3 thoughts on “Stalling tablet sales

  1. On the basis I have sat on all 4 sides of the Mobius Strip, I have always – and still do -that a fair slice of the pigeon pie of ‘fault’ here, lies in the area of front of house sales staff.

    When the iPad came out, it was THE tool to have to end all problems, it was easy to sell during the media scrum that surrounded it and so nobody, or at best very few, bothered to find out if in each individual’s circumstances actually warranted an iPad over a laptop or even desktop.

    I can cast my mind back 30 years when a wee little upstarter of a program called VisiCalc had absolutely the same net effect. This spawned such monsters as Lotus Symphony, Ashton Tate’s Framework and the only remaining survivor Microsoft Office – all touted to cover all bases ever needed by the masses in a PC environment. ie: if it did word processing, database functions and spreadsheet modelling, then it could do ANYTHING! (I once knew a company that used Excel to create word processing documents!

    So, I feel there is a vast gap between what is the right tool for the potential client’s needs and what an over-zealous sales person might know.

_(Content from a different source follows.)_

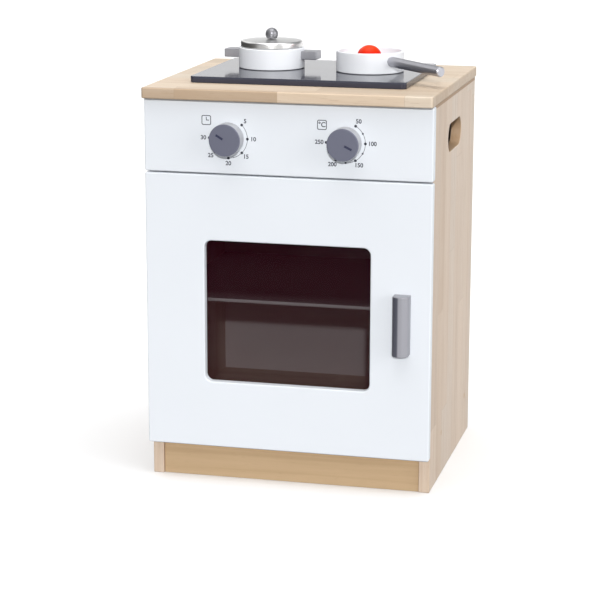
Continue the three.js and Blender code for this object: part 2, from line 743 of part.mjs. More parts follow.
function makePan() {
  const pan = new THREE.Group();
  pan.name = 'frying_pan';
  pan.position.set(PAN_X, PAN_Y, STANDING);
  pan.rotation.z = THREE.MathUtils.degToRad(PAN_HANDLE.turn);
  const body = vessel(PAN_RADIUS, PAN_INNER, PAN_HEIGHT, PAN_FLOOR);
  const mortise = alongX(rod(3.5 + GAP, PAN_RADIUS - 3.5 - GAP, PAN_RADIUS + 5));
  const droop = THREE.MathUtils.degToRad(PAN_HANDLE.droop);
  mortise.rotateY(droop);
  mortise.translate(0, 0, PAN_HANDLE.z);
  pan.add(piece('pan_body', cut(body, [mortise]), WHITE_PAINT));
  const r = PAN_HANDLE.radius;
  const bar = alongX(turned([
    [0, PAN_RADIUS - 4],
    [r, PAN_RADIUS - 4],
    [r, PAN_HANDLE.end - 1.2],
    [r - 1.2, PAN_HANDLE.end],
    [0, PAN_HANDLE.end],
  ], 40));
  const hollow = turned([[0, -50], [PAN_RADIUS + GAP, -50], [PAN_RADIUS + GAP, 50], [0, 50]]);
  const tenon = alongX(rod(3.5, PAN_RADIUS - 3.5, PAN_RADIUS + 8));
  bar.rotateY(droop);
  tenon.rotateY(droop);
  pan.add(piece('pan_handle', join(cut(bar, [hollow]), [tenon]), SILVER_PAINT, 0, 0, PAN_HANDLE.z));
  return pan;
}

function makeTomato() {
  const profile = [[0, 0]];
  const flat = Math.asin(TOMATO_FLAT / TOMATO_RADIUS);
  for (let step = 0; step <= TOMATO_STEPS; step += 1) {
    const angle = flat + (Math.PI - flat) * step / TOMATO_STEPS;
    const radius = step === TOMATO_STEPS ? 0 : TOMATO_RADIUS * Math.sin(angle);
    profile.push([radius, TOMATO_HALF_HEIGHT * (Math.cos(flat) - Math.cos(angle))]);
  }
  const z = STANDING + PAN_FLOOR + GAP;
  return piece('tomato', turned(profile, 32), TOMATO_RED, PAN_X - 1.2, PAN_Y, z);
}

// ---- assembly ----------------------------------------------------------------

function makeKitchen() {
  const kitchen = new THREE.Group();
  kitchen.name = 'toy_kitchen';
  kitchen.position.y = CENTRING;
  const cabinet = new THREE.Group();
  cabinet.name = 'cabinet';
  const door = new THREE.Group();
  door.name = 'door';
  cabinet.add(makeWorktop());
  cabinet.add(makeSidePanel(-1));
  cabinet.add(makeSidePanel(1));
  cabinet.add(makePlinth());
  cabinet.add(makeBackPanel());
  cabinet.add(makeOvenFloor());
  cabinet.add(makeOvenCeiling());
  cabinet.add(makeShelf());
  makeShelfPegs(cabinet);
  makeFloorDowels(cabinet);
  cabinet.add(makeControlPanel());
  cabinet.add(makeMagnet());
  cabinet.add(makeHob());
  door.add(makeDoor());
  door.add(makePane());
  door.add(makeHandle());
  makeHandleScrews(door);
  door.add(makeStrike());
  for (const [name, z] of Object.entries(HINGE_Z)) {
    makeHinge(cabinet, door, name, z);
  }
  kitchen.add(cabinet);
  kitchen.add(door);
  kitchen.add(makeDial('timer', -DIAL_X, 149));
  kitchen.add(makeDial('oven', DIAL_X, -26));
  kitchen.add(makePot());
  kitchen.add(makeLid());
  kitchen.add(makePan());
  kitchen.add(makeTomato());
  return kitchen;
}

export default makeKitchen();
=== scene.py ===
import json
import math
import bmesh
import bpy
from mathutils import Matrix, Vector

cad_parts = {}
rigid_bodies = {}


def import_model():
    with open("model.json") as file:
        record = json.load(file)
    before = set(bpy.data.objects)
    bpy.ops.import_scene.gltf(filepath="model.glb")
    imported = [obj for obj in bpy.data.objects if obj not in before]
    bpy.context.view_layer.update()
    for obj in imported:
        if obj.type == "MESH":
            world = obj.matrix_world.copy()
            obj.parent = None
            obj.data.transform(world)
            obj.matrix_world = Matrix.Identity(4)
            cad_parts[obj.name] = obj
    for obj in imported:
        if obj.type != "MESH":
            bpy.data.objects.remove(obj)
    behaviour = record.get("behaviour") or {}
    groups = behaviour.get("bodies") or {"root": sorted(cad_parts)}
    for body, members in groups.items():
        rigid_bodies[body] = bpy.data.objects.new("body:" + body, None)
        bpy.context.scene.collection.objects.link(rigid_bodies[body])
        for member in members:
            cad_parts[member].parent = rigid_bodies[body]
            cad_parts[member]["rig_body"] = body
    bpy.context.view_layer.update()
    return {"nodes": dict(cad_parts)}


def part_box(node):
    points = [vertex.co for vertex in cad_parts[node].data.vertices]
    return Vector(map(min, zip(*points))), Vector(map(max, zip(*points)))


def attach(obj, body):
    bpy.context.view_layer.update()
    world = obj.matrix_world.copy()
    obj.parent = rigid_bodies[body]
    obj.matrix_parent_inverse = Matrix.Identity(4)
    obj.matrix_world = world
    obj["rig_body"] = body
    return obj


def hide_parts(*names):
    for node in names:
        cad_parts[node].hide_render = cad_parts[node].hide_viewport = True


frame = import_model()

# ---- The view --------------------------------------------------------------------------------
# The cooker is seen from a little to its right and a little above, with a long lens, standing
# on a plain pale floor that runs far out behind it.
middle_y = sum(corner[1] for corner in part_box("worktop")) / 2
aim = Vector((-0.0221, middle_y, 0.2266))
turn, rise, lean = math.radians(13.74), math.radians(13.11), math.radians(0.13)
camera_away = 3.006
towards_camera = Vector((math.sin(turn) * math.cos(rise), -math.cos(turn) * math.cos(rise), math.sin(rise)))
rightwards = Vector((math.cos(turn), math.sin(turn), 0))
upwards = towards_camera.cross(rightwards)
lens = bpy.data.cameras.new("long_lens")
lens.lens = 124.9
lens.clip_end = 60
camera = bpy.data.objects.new("camera", lens)
bpy.context.scene.collection.objects.link(camera)
axes = Matrix((rightwards, upwards, towards_camera)).transposed() @ Matrix.Rotation(lean, 3, "Z")
camera.matrix_world = Matrix.Translation(aim + towards_camera * camera_away) @ axes.to_4x4()
bpy.context.scene.camera = camera
bpy.context.scene.view_settings.view_transform = "Standard"


class Value:
    """A value in a finish's node tree, so that shader sums are written as plain sums."""

    def __init__(self, finish, socket):
        self.finish = finish
        self.socket = socket

    def sum(self, operation, *others):
        return self.finish.sum(operation, self, *others)

    def __add__(self, other):
        return self.sum("ADD", other)

    def __sub__(self, other):
        return self.sum("SUBTRACT", other)

    def __mul__(self, other):
        return self.sum("MULTIPLY", other)

    def __truediv__(self, other):
        return self.sum("DIVIDE", other)

    def __pow__(self, other):
        return self.sum("POWER", other)

    def __gt__(self, other):
        return self.sum("GREATER_THAN", other)

    def __lt__(self, other):
        return self.sum("LESS_THAN", other)

    def __abs__(self):
        return self.sum("ABSOLUTE")

    def __radd__(self, other):
        return self.finish.sum("ADD", other, self)

    def __rsub__(self, other):
        return self.finish.sum("SUBTRACT", other, self)

    def __rmul__(self, other):
        return self.finish.sum("MULTIPLY", other, self)

    def floor(self):
        return self.sum("FLOOR")

    def part(self):
        return self.sum("FRACT")

    def output(self, name):
        return Value(self.finish, self.socket.node.outputs[name])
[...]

    Just yesterday, I was told by a Telstra/BigPond front line sales bod that Foxtel Play would not be exempt from data charges if viewed through an XBOX 360.

    He was wrong, which took all of 5 minutes to check with Foxtel, and I have aforementioned info logged via Twitter.

    On a larger scale entirely. 2 years ago I overheard a sales staff member in the ‘computer division’ of a major retailer that ‘no madam, you can’t plug headphones into a Mac’ or words to that effect.

    In short then, comparing tablet sales with PC sales and smartphones is not dissimilar to comparing them to a Holden Commodore, one tonne ute and a Lamborghini Aventador.

    ie. houses for courses

  2. Analysts always predict ever-higher numbers, especially for Apple. It’s ridiculous.

    At some point, the market is going to hit saturation – even if it is because of technological constraints, not market constraints – e.g. tablets just can’t do enough at a good enough weight and battery life. The fact that analysts don’t seem to take into account an actual calculated market size (it can’t be that hard to figure out how many in appropriate income brackets and likely percentage who might buy).

    I think the market isn’t matured yet. It may have hit a slump, but as tablets get better and OEMs become more serious about making them it will grow. Just maybe not at the epic proportions it started with.